(Exercise task):
Count the lines below that contain the word "type", and report only that number.

(Data excerpt):
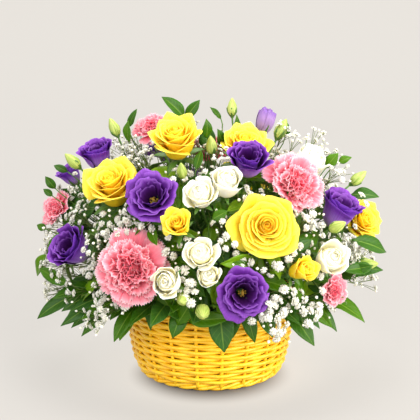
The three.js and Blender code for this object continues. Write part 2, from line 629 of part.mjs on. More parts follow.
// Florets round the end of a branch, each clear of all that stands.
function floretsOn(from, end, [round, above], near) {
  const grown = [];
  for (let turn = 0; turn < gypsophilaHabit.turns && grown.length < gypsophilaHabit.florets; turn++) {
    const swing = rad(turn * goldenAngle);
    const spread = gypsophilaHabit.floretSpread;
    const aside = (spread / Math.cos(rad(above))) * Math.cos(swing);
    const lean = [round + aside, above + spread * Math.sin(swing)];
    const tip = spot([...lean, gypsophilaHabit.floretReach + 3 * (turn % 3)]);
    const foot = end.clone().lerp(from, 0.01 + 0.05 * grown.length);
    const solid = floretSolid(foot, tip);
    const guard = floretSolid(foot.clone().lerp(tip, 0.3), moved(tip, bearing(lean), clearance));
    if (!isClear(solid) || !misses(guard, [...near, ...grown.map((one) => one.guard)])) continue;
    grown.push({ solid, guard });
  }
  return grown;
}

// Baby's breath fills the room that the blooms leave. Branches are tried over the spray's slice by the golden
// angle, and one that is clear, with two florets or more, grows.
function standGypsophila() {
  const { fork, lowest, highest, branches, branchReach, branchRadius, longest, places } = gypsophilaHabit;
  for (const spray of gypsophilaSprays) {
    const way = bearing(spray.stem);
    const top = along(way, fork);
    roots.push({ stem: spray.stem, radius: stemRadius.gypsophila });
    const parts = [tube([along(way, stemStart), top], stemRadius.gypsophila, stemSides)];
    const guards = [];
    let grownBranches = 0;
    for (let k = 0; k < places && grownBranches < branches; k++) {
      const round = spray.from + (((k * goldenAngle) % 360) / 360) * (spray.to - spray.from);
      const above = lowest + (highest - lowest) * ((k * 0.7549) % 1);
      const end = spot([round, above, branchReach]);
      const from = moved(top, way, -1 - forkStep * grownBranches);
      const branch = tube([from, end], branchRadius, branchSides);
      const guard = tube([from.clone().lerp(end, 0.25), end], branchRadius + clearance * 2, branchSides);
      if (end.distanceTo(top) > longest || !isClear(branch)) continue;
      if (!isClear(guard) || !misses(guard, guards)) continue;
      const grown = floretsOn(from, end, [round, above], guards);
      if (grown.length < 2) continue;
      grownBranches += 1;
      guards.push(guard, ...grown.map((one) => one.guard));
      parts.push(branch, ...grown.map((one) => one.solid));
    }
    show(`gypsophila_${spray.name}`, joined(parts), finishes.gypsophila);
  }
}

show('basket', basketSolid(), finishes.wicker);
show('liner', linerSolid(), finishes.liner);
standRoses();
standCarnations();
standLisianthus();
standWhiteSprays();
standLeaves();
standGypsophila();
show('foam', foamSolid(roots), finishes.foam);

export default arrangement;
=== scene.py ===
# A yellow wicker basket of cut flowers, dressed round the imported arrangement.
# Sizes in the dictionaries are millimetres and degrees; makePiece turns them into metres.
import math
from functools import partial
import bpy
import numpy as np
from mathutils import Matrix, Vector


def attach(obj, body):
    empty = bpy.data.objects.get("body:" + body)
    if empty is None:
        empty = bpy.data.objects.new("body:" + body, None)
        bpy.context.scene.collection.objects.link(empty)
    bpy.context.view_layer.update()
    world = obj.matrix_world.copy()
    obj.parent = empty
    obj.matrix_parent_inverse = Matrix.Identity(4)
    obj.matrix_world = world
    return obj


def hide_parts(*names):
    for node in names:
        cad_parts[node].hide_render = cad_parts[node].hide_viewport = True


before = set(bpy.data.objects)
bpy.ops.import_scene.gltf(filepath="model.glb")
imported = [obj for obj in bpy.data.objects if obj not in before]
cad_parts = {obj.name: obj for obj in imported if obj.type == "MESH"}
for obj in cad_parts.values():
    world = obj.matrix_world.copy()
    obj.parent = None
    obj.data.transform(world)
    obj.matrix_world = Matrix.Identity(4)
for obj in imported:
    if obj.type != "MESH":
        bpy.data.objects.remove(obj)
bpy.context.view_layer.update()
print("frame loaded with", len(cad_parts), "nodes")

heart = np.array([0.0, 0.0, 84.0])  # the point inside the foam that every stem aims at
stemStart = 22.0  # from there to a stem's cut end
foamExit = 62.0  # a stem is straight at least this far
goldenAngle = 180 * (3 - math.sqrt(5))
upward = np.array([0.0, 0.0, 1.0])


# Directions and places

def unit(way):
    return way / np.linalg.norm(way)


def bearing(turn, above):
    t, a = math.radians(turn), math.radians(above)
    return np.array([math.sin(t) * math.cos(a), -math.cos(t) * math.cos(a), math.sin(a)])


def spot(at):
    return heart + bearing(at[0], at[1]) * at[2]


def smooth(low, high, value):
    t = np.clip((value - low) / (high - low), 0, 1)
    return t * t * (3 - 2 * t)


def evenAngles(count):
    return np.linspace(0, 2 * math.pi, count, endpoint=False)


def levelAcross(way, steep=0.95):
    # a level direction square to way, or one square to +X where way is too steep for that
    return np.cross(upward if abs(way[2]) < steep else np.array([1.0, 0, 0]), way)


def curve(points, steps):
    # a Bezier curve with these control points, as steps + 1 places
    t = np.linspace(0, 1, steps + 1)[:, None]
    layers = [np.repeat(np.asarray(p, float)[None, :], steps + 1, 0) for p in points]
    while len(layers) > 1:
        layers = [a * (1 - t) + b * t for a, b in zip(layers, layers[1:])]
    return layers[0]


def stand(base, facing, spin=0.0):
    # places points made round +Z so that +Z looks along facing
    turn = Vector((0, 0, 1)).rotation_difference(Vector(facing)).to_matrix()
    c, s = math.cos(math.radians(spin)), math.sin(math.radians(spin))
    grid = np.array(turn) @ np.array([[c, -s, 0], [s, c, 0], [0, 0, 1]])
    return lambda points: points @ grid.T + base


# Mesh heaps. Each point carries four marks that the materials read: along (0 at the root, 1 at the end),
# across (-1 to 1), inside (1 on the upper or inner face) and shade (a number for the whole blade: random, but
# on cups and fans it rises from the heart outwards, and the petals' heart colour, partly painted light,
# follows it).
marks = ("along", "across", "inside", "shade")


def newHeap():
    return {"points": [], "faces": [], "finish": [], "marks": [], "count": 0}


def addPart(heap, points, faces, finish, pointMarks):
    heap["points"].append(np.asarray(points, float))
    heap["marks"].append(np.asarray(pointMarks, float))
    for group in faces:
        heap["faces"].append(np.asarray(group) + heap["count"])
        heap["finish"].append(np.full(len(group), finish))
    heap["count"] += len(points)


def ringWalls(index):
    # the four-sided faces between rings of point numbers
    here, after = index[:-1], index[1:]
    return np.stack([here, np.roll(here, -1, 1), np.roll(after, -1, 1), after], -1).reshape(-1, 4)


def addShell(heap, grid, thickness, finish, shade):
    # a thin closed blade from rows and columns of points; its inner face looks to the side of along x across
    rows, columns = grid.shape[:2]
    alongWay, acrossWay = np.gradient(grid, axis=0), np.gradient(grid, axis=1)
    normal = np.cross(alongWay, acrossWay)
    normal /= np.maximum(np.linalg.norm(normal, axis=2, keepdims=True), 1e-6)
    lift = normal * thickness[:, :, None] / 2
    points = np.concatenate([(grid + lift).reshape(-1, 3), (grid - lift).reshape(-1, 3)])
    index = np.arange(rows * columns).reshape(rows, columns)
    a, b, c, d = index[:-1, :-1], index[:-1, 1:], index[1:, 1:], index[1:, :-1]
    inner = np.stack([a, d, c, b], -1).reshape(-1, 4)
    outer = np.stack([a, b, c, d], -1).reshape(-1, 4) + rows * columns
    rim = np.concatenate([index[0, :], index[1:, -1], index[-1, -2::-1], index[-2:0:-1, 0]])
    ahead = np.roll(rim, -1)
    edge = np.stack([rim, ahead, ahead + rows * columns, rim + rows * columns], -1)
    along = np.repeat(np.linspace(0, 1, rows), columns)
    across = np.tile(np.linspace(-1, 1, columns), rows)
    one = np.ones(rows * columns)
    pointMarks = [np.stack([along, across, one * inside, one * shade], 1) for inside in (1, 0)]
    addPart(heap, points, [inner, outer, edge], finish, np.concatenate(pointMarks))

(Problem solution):
2